Sugestões para um glossário de sustentabilidade

Acredite: ainda hesito quando alguém me pergunta o que é sustentabilidade. Sendo profissional da área de comunicação, isso me incomoda profundamente. De onde vem essa inabilidade de comunicar de maneira simples e clara o que é sustentabilidade, sem ter que recorrer a palavrões em inglês como stakeholder, accountability ou tripple bottom line?

Poucas coisas estão tão intrinsecamente ligadas a poder e dominação como a linguagem. Ainda crianças, somos introduzidos em seu contexto mágico nas brincadeiras de Abracadabra. Mais tarde, descobrimos como ela diferencia socialmente por meio das gírias e expressões das diferentes tribos, do sotaque regional ou do falar diferenciado entre classes sociais, como Bernard Shaw sarcasticamente nos mostra em Pigmalion, adaptado para o cinema e o teatro como My Fair Lady. A linguagem chega a justificar profissões como a dos advogados, que muitas vezes são contratados apenas para verter para o juridiquês aquilo que, em simples português, não garante nosso direito.

Por meio da linguagem, incluímos ou excluímos pessoas e grupos. Para incluir, é preciso que os conteúdos sejam compartilhados, ou seja, do conhecimento de muitos. Para excluir, basta complicar. E o Brasil tem tradição no uso da linguagem excludente como sinônimo de cultura e status social. Basta lembrar do Rui Barbosa, o Águia Haia, louvado por... falar difícil! Essa tradição maldita se instalou na classe política e entre os pseudo-intelectuais e pedantes de plantão – infelizmente, graças ao apoio e ao aplauso da massa semi-analfabeta que aprova a prática da exclusão como sinônimo de ascensão social. Ou você acha que essa tradição teria vingado se o povo jogasse tomate e ovo nos biltres que não se comunicassem direito??

Voltando à sustentabilidade: tem tanta gente grande e boa nessa área – por que a dificuldade em comunicar? A resposta-padrão é que o conceito está em construção. Ok, mas isso compromete a apresentação de um conceito final, não de um conceito simples e fácil de ser apreendido. O motivo, portanto, deve ser outro – e a partir daqui eu me calo a respeito, porque não tenho evidências que sustentem (com o perdão do trocadilho) qualquer teoria. Apenas prossigo no enfrentamento do desafio proposto, de comunicar sustentabilidade. Para tanto, dou o pontapé inicial com algumas sugestões, todas passíveis de críticas e melhoras, é óbvio:

1) Sustentabilidade = responsabilidade, ou seja, é quando levamos em conta a consequência que nossos atos têm sobre outras pessoas ou sobre o mundo e assumimos que somos parte da causa / do problema... e, portanto, temos que nos comprometer com a solução. Já está na hora de nos sentirmos envolvidos com esta questão como direito (direito ao futuro, direito à vida de nossos filhos, direito à qualidade de vida etc.) e como dever (de reduzir o consumo, de buscar formas de reciclar nosso lixo, de cobrar políticas ambientais e sociais mais sustentáveis etc. etc.).

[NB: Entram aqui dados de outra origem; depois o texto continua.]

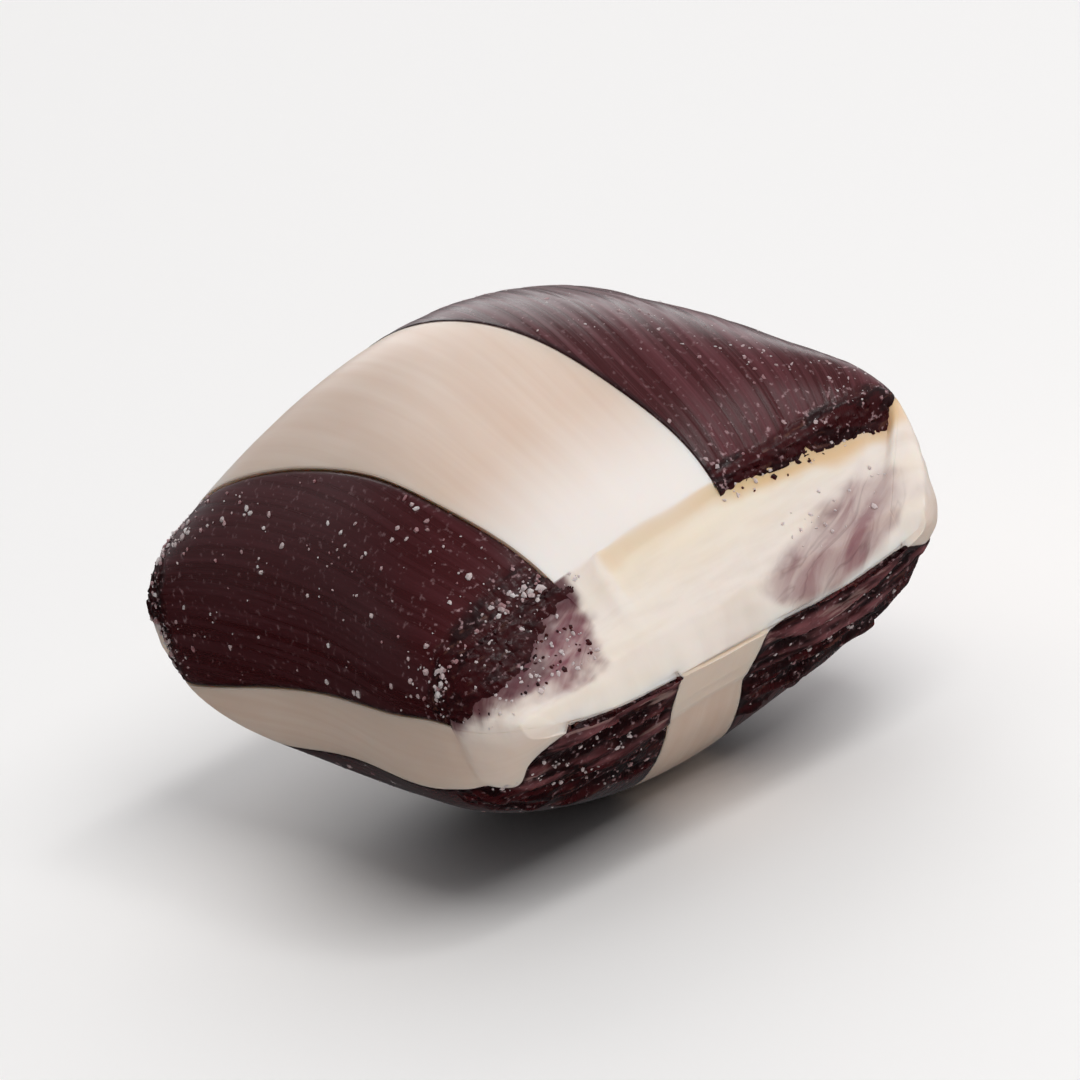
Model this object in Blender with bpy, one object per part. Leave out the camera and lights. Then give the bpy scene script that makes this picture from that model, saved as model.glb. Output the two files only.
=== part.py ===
"""Mint humbug: a pillow of pulled boiled sugar, cut and pinched off at both ends.

The sweet is a short length of sugar rope. White pulled sugar is the body, and dark
stripes of sugar skin lie in it and run from pinch to pinch. Straight blades closed on
the rope at both ends, so each end has a straight crease across it, a lip crushed down
from there, and a blunt broken tip. On the upper side the blades tore the skin off the
lips, so the two upper stripes stop at the creases. The lower ones run on to the tips.

Sizes are in millimetres and become metres where a vertex is placed. x runs along the
rope, y along the pinches and z up. A "turn" is the way round the section as a fraction
of its outline, from the +y side over the top.
"""

import math

import bmesh
import bpy
import numpy as np

MM = 0.001

# The pillow.
TIP_X = 10.4                # centre to the blunt tip, so 20.8 from tip to tip
CREASE_X = 8.3              # centre to the crease where a lip begins
RISE = 8.05                 # top of the dome above the level of the creases' middle
DROP = 7.0                  # bottom of the dome below that level
CREASE_HALF_THICKNESS = 3.17
TIP_RISE = 0.24             # a tip's upper edge above that level
TIP_DROP = 1.13             # and its lower edge below
MID_HALF_WIDTH = 9.1
CREASE_HALF_WIDTH = 8.9
TIP_HALF_WIDTH = 7.5
RISE_POWER = 2.14           # how squarely the dome falls to the crease, above
DROP_POWER = 2.12           # and below
LIP_POWER = 1.15            # over 1 makes the lip hollow
CORNER_POWER = 1.5          # how squarely a lip narrows to its tip
MID_SQUARENESS = 1.9        # section at the middle, where 2 is an ellipse
CREASE_SQUARENESS = 3.5     # section at the creases and lips, nearly a slab
HIGH_CORNER = (7.0, 7.5)    # the +x, +y upper corner: more square by this, at this power
PINCH_WIND = 0.036          # radians that each crease turns round the rope
PINCH_SHIFT = -0.2          # how far the pinches lie to one side of the middle
REST_SPOT_DEPTH = 0.22      # sagged flat on the underside while still warm

# The stripes round the rope, each from one of the borders below to the next, and whether
# it runs on to the tips.
STRIPES = (
    ("dark_stripe_top_right", False),
    ("dark_stripe_top_left", False),
    ("dark_stripe_bottom_left", True),
    ("dark_stripe_bottom_right", True),
)
# The borders between white and dark: turn at the middle of the rope, how much faster than
# the others it winds, and turn at a tip for a stripe that runs on to there.
BORDERS = (
    (0.082, 0.0, 0.082),
    (0.2605, 0.02, 0.2605),
    (0.382, 0.0, 0.382),
    (0.5195, 0.0, 0.5195),
    (0.574, 0.0, 0.537),
    (0.7324, 0.0, 0.677),
    (0.7966, 0.0, 0.779),
    (0.979, 0.0, 0.952),
)
TWIST = 0.0028              # turns that the borders wind back for each millimetre of x
MID_SKIN = 0.9              # thickness of a dark stripe at the middle of the rope
CREASE_SKIN = 0.55          # where a blade has squeezed it
TIP_SKIN = 0.4
GAP = 0.3                   # clearance that keeps each stripe and the body apart
WALL_DRAFT = 0.1            # how far a channel's wall leans in towards its floor
TORN_DRAFT = 0.4            # the same on the torn lips, where the wall runs out

# Unevenness: height, waves round the section, waves along the rope in radians for each
# millimetre, and phase.
SWELLS = (
    (0.05, 2, 0.30, 0.0),
    (0.05, 3, -0.45, 0.74),
    (0.08, 5, 0.62, 0.64),
)
CRUSH = (0.03, 9, 17)       # height of the lips' crushed relief, and its waves round
CREASE_RAG = 0.16           # how far a crease or a torn edge strays along the rope
TIP_RAG = 0.22              # how far a broken tip strays
RAG_WAVES = (3, 7, 13, 21)  # waves round the section in a ragged edge
RIDGE_RUN_OUT = 0.35        # part of the lip over which a white ridge dies away

# The mesh.
FACET = 0.95                # width of a facet round the section
BODY_RINGS = 24             # facets along the rope between the creases
LIP_RINGS = 5               # facets along each lip
TABLE_STEP = 0.05           # spacing along x of the sections worked out beforehand
TABLE_TURNS = 1440          # points round each of them
OUTLINE_STEPS = 2880        # points from which those are spaced evenly
SHARP_ANGLE = 35.0          # degrees over which an edge isn't smoothed

# Kinds of point round the body's section.
WHOLE_FLOOR, TORN_FLOOR, SIDE_BAND, TOP_BAND = range(4)

WHITE_SUGAR = (0.80, 0.71, 0.60, 1.0)
DARK_SUGAR = (0.045, 0.018, 0.020, 1.0)
SATIN_ROUGHNESS = 0.32
GLASSY_ROUGHNESS = 0.25


def section(x):
    """Half width, rise and drop of the section at x."""
    along = abs(x)
    t = min(along / CREASE_X, 1.0)
    u = min(max((along - CREASE_X) / (TIP_X - CREASE_X), 0.0), 1.0)
    if u > 0.0:
        width = TIP_HALF_WIDTH + (CREASE_HALF_WIDTH - TIP_HALF_WIDTH) * (1.0 - u**CORNER_POWER)
        crushed = (1.0 - u) ** LIP_POWER
        rise = TIP_RISE + (CREASE_HALF_THICKNESS - TIP_RISE) * crushed
        drop = TIP_DROP + (CREASE_HALF_THICKNESS - TIP_DROP) * crushed
        return width, rise, drop
    width = MID_HALF_WIDTH - (MID_HALF_WIDTH - CREASE_HALF_WIDTH) * t**2
    rise = RISE - (RISE - CREASE_HALF_THICKNESS) * t**RISE_POWER
    drop = DROP - (DROP - CREASE_HALF_THICKNESS) * t**DROP_POWER
    return width, rise, drop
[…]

2) Stakeholder = parte (interessada, envolvida, atingida, afetada).

3) Tripple bottom line = pessoas, ambiente, negócios.

4) Accountability = prestação de contas transparente / com transparência.

5) Engajamento = envolvimento, participação.

6) Materialidade = relevância; material = relevante.

Não quero fazer coro com o Aldo Rebelo – longe disso! O português enriqueceu-se absorvendo termos de outras línguas! – mas às vezes faz-se necessário optar pela última flor do Lácio para nos fazermos compreendidos. Por mais que soe estranho, acredite, tem gente que não sabe o que é “sale”, “off” – e as vitrines que usam estas palavras querem intencionalmente afastar quem não as conhece. Em bom português, isso se chama discriminação. Não é o que queremos para a sustentabilidade, não é verdade? Afinal, para esse troço ir para a frente, precisamos da adesão de todos, de A a Z, como diria a campanha daquele multivitamínico.